Quick version: how can we tweak the presentation of random images to maximize the probability that a human viewer will ‘see something’ in the randomness?
Machine Elf asked how many images a monitor of given resolution and color depth could theoretically display - the answer is a cosmically large but finite number. The very vast majority of these images look like noise, but of course the whole set also includes all the still frames from every possible movie of arbitrary length, text of all possible texts in all Earth languages, etc. It’s a version of the Library of Babel, but with exponentially more ‘unreadable’ junk in it.
Humans are pattern-seeking creatures: we see bunnies in clouds, Jesus on toast, tigers in the motions of leaves, that sort of thing. Pareidolia is a particular example. We pick out edges and movement better than subtle differences in color. We seem to be optimized to respond to images that match the visual statistics of scenes of nature. We aren’t great at differentiating one image of visual snow from another image of visual snow.

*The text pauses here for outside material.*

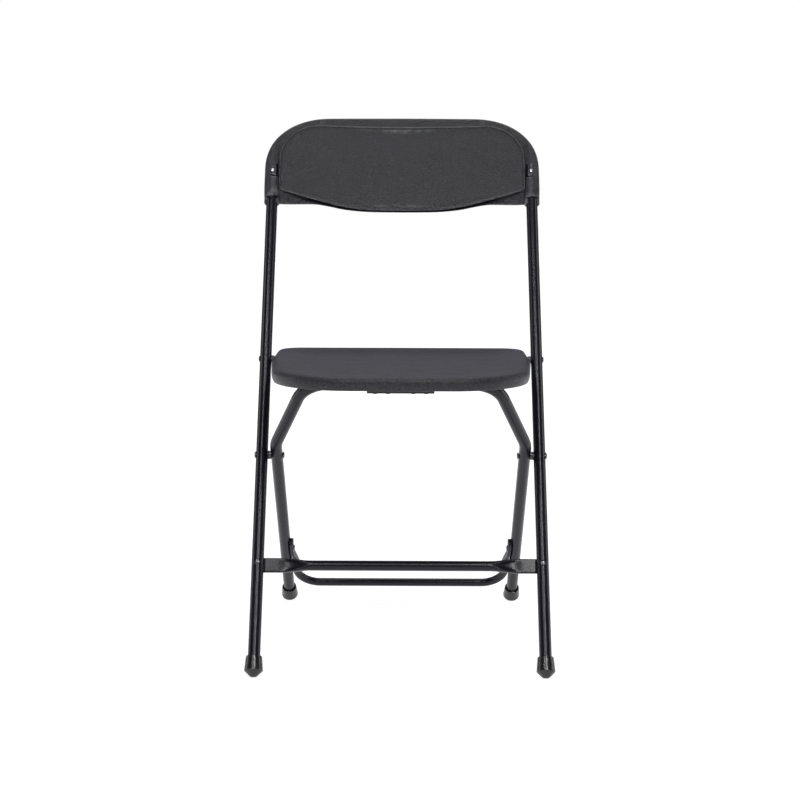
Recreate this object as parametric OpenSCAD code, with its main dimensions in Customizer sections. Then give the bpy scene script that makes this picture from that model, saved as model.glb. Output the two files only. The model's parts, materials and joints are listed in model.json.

So, if I wanted to mess with Machine Elf’s monitor in order to maximize the chances that a given human observer would ‘see something’ in a given image, what would be the best way to do that, and what would the resulting ‘somethings’ be?
For example, I suspect that making the images greyscale rather than full 24-bit color would ease the load on the human visual system. Maybe showing two or three or four images in rapid succession would trick the eye into detecting a shape or motion in the aggregate, persistence-of-vision result. Or maybe the images should be strobed at the limit of perception, with the viewer sort of forced to make a judgement from a memory rather than being able to examine the image in detail.
We could tweak the statistics of the images by starting with a lower-resolution random ‘seed’ and then expanding that seed to fill the entire test image using an algorithm that matches the visual behavior of the natural world. The natural world has a lot of gradients in it rather than black pixels right next to white pixels, for example. Images made up of short overlapping line segments of random length and orientation - like toothpicks thrown across a floor - might also be more likely to evoke a perceived meaningful image. This would sort of mess with the notion of random pixel images, though, and might not be acceptable.
As for results, given the way that I think human visual systems are wired, I would expect that people would predominantly see human faces and/or human figures over animal or nature images over images of structures or technology or writing. What do others think?